8.   China's debt binge

China is managing its way through its debt crisis without incident so far.  Ironically, given its role in stirring up Trump’s anger over trade, a trade war would place China’s ability to manage any slow deleveraging of its economy in significant peril.  The RBA issued a warning on China’s debt binge particularly on its shadow banking growth, which has grown at 40%pa since 2009. This is now at the same levels as the US and UK where governance, transparency and regulatory controls are reportedly far stronger.  Investors would be well positioned to take a leaf from the RBA’s book and choose to keep watch rather than panic, but be ready to act as the implications for China could look a lot like Japan’s lost decade. Not a great outcome for Australian investors, particularly for sectors exposed to property and mining investment.

Outlook for Australia

Australia’s economy appears to be growing well, but the domestic economy remains very sluggish.  Wage growth is still at record low levels, and household debt obligations at record highs. 

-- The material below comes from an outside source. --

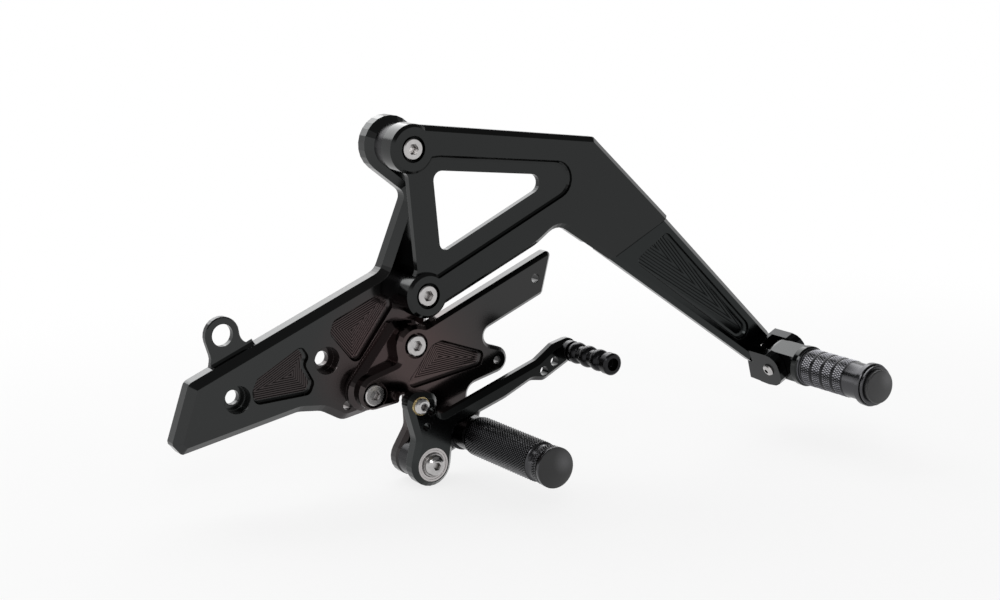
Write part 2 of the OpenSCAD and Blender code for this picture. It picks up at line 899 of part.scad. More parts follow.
module ears(outline) {
    for (x = [-ear_x - ear_t, ear_x])
        translate([x, 0, 0])
            rotate([90, 0, 90])
                linear_extrude(height = ear_t)
                    polygon([for (p = outline) [-p[0], p[1]]]);
}

// The straight part of the arm with play round it, cut out of the clevis
module arm_clearance() {
    run = belt(arm_outline, -0.3);
    n = len(run);
    plane(arm_back + 5)
        linear_extrude(height = arm_back + 7 - bracket_face)
            polygon([run[1], run[2], run[n - 3], run[n - 2]]);
}

module passenger_clevis() {
    color(anodised)
        difference() {
            at_hinge()
                difference() {
                    union() {
                        ears(ear_front);
                        translate([-ear_x - ear_t, hinge_off - web_t, -13.6])
                            cube([2 * (ear_x + ear_t), web_t, 26]);
                    }
                    hinge_rod(pin_r + 0.05, -60, 60);
                }
            rod(arm_tip, small_r + 0.05, bracket_face + 1, bracket_face - web_t - 1);
        }
    color(anodised)
        difference() {
            at_hinge()
                ears(ear_rear);
            rod(arm_tip, arm_tip_r + 0.3, arm_back + 5, bracket_face - 2);
            arm_clearance();
        }
}

module clevis_bolt() {
    color(steel)
        translate([0, arm_back * 2, 0])
            mirror([0, 1, 0])
                socket_screw(arm_tip, arm_back, small_r, small_head_r, 6, arm_back - bracket_face + web_t - 0.3);
}

module hinge_pin() {
    head_x = ear_x + ear_t;
    color(steel)
        at_hinge()
            difference() {
                rotate([0, 90, 0])
                    translate([0, 0, -head_x - 2.4])
                        rotate_extrude($fn = bore_fn)
                            polygon([
                                [0, 0],
                                [2.2, 0],
                                [3.6, 0.7],
                                [4.25, 1.8],
                                [4.25, 2.4],
                                [pin_r, 2.4],
                                [pin_r, head_x * 2 + 2.9],
                                [pin_r - 0.6, head_x * 2 + 2.9],
                                [pin_r - 0.6, head_x * 2 + 4.1],
                                [pin_r, head_x * 2 + 4.1],
                                [pin_r, head_x * 2 + 4.7],
                                [pin_r - 0.5, head_x * 2 + 5.2],
                                [0, head_x * 2 + 5.2]
                            ]);
                translate([-head_x - 3, 0, 0])
                    rotate([0, 90, 0])
                        cylinder(h = 2.2, r = 1.7, $fn = 6);
            }
}

module hinge_clip() {
    color(steel)
        at_hinge()
            difference() {
                hinge_rod(5, ear_x + ear_t + 0.6, ear_x + ear_t + 1.6);
                hinge_rod(pin_r - 0.5, ear_x + ear_t, ear_x + ear_t + 3);
                translate([ear_x + ear_t, -1.9, -8])
                    cube([3, 3.8, 8]);
            }
}

// Turned shapes on the axis of the passenger peg, distances outwards from the pin
module peg_turned(from, profile) {
    turned(hinge, hinge_y + from, profile);
}

module passenger_peg_tang() {
    color(satin)
        difference() {
            union() {
                at_hinge()
                    union() {
                        hinge_rod(tang_h, -tang_w / 2, tang_w / 2);
                        translate([-tang_w / 2, disc_y - 1, -tang_h])
                            cube([tang_w, -disc_y + 1, 2 * tang_h]);
                    }
                peg_turned(disc_y, [
                    [0, 0],
                    [peg_disc_r - 1, 0],
                    [peg_disc_r, 1],
                    [peg_disc_r, 5],
                    [peg_disc_r - 1, 6],
                    [7, 6],
                    [7, 26],
                    [0, 26]
                ]);
            }
            at_hinge()
                hinge_rod(pin_r + 0.05, -60, 60);
            rod(hinge, small_r + 0.05, hinge_y + disc_y - 6, hinge_y + disc_y - 30);
        }
}

module passenger_peg_sleeve() {
    knurl_end = lead_l + knurl_l + band_l;
    color(anodised)
        difference() {
            peg_turned(sleeve_y, concat(
                [
                    [0, 0],
                    [peg_disc_r - 1.2, 0],
                    [sleeve_r - 0.8, 0.9],
                    [sleeve_r - 0.8, 1.9],
                    [sleeve_r, lead_l]
                ],
                [
                    for (k = [1 : 3])
                        for (p = [[0, -0.5], [-0.7, -0.1], [-0.7, 0.1], [0, 0.5]])
                            [sleeve_r + p[0], lead_l + k * knurl_l / 4 + p[1]]
                ],
                [
                    [sleeve_r, lead_l + knurl_l],
                    [sleeve_r - 0.6, lead_l + 0.6 + knurl_l],
                    [sleeve_r - 0.6, knurl_end - 1],
                    [flange_r - 0.6, knurl_end],
                    [flange_r, knurl_end + 0.6],
                    [flange_r, knurl_end + flange_l - 0.4],
                    [flange_r - 0.6, knurl_end + flange_l],
                    [flange_r - 1.6, knurl_end + flange_l],
                    [flange_r - 1.6, knurl_end + flange_l + 0.5],
                    [flange_r - 1, knurl_end + flange_l + 0.8],
                    [flange_r - 1, knurl_end + flange_l + 2],
                    [flange_r - 1.6, knurl_end + flange_l + 2.5],
                    [0, knurl_end + flange_l + 2.5]
                ]
            ));
            rod(hinge, 7.05, hinge_y + sleeve_y + 1, hinge_y + sleeve_y - 20.2);
            rod(hinge, small_r + screw_play, hinge_y + sleeve_y, hinge_y + sleeve_y - 40);
            rod(hinge, 7.2, hinge_y + sleeve_y - 26, hinge_y + sleeve_y - 200);
        }
}

module passenger_peg_cap() {
    color(rubber)
        peg_turned(peg_end_y + 12, [
            [0, 0],
            [7.1, 0],
            [7.1, 12],
            [10.9, 12],
            [10.9, 12 + peg_cap_l * 0.75],
            [10.5, 12 + peg_cap_l * 0.88],
            [9.6, 12 + peg_cap_l * 0.95],
            [7, 12 + peg_cap_l],
            [0, 12 + peg_cap_l]
        ]);
}

module passenger_peg_screw() {
    color(steel)
        socket_screw(hinge, hinge_y + sleeve_y - 26, small_r, small_head_r, 6, 18);
}

main_plate();
front_plate();
passenger_bracket();
passenger_arm();
upper_spacer();
lower_spacer();
bracket_bolts();
plate_bolts();
arm_screws();
shift_lever();
bearing_outer_ring();
bearing_balls();
bearing_inner_ring();
bearing_shield();
pivot_bushing();
pivot_washer();
pivot_screw();
linkage_washer();
linkage_screw();
toe_peg();
toe_peg_screw();
rider_peg_base();
rider_peg_barrel();
rider_peg_cap();
rider_peg_bolt();
passenger_clevis();
clevis_bolt();
hinge_pin();
hinge_clip();
passenger_peg_tang();
passenger_peg_sleeve();
passenger_peg_cap();
passenger_peg_screw();
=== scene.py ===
import math

import bpy
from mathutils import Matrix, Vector


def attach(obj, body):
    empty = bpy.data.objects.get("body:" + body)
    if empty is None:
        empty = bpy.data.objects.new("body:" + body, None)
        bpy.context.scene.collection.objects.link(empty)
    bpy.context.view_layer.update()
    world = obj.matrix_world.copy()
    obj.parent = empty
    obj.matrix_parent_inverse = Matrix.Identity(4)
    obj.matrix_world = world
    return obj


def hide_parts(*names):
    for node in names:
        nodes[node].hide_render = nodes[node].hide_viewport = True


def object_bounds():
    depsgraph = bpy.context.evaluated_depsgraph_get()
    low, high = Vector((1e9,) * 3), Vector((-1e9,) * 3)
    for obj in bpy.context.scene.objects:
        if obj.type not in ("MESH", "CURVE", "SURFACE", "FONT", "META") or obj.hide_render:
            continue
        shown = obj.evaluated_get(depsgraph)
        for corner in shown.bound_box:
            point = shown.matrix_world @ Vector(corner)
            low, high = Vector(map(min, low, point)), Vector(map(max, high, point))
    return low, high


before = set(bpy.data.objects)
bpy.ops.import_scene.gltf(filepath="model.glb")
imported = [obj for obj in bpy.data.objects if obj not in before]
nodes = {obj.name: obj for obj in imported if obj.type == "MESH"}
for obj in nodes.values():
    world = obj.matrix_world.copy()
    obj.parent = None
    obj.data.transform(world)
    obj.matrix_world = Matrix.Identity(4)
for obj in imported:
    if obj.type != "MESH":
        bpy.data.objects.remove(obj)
cad_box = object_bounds()

MM = 0.001
WHITE = (1, 1, 1, 1)

# The camera that fits the photograph's outlines: its place in metres, how far it stands to the
# left of the plates and above them in degrees, its lens and sensor in mm, its reach in metres
CAMERA = (-0.490204, -1.039059, 0.296221)
CAMERA_TURN = -33.26
CAMERA_RISE = 11.84
LENS = 71.68
SENSOR = 36
CAMERA_REACH = 20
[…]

If the US economy can hold on to its growth, China avoid a lost decade or a credit crisis, and the EU avoid a complete breakup, then Australia has the immigration demand to get through the next decade with sufficient economic growth to avoid a major downturn.  However, the risks are on the downside and more so now than they have been at any time in the twenty years I have been working in investment markets. 

In these benign global conditions, the biggest risk is complacency. Investors need to understand what risks they are taking in terms of the chances of capital losses for equities or property, credit losses in corporate bonds, and insufficient income to maintain wealth in the case of term deposits.  That doesn’t sound like a particularly upbeat outlook, but the outlook is actually for more benign conditions and a “muddling through” for Australia.  It is just that the risks are to the downside, and sharply, so now is the time to build more security in your portfolio and be ready to act quickly if any of these downside risks emerge.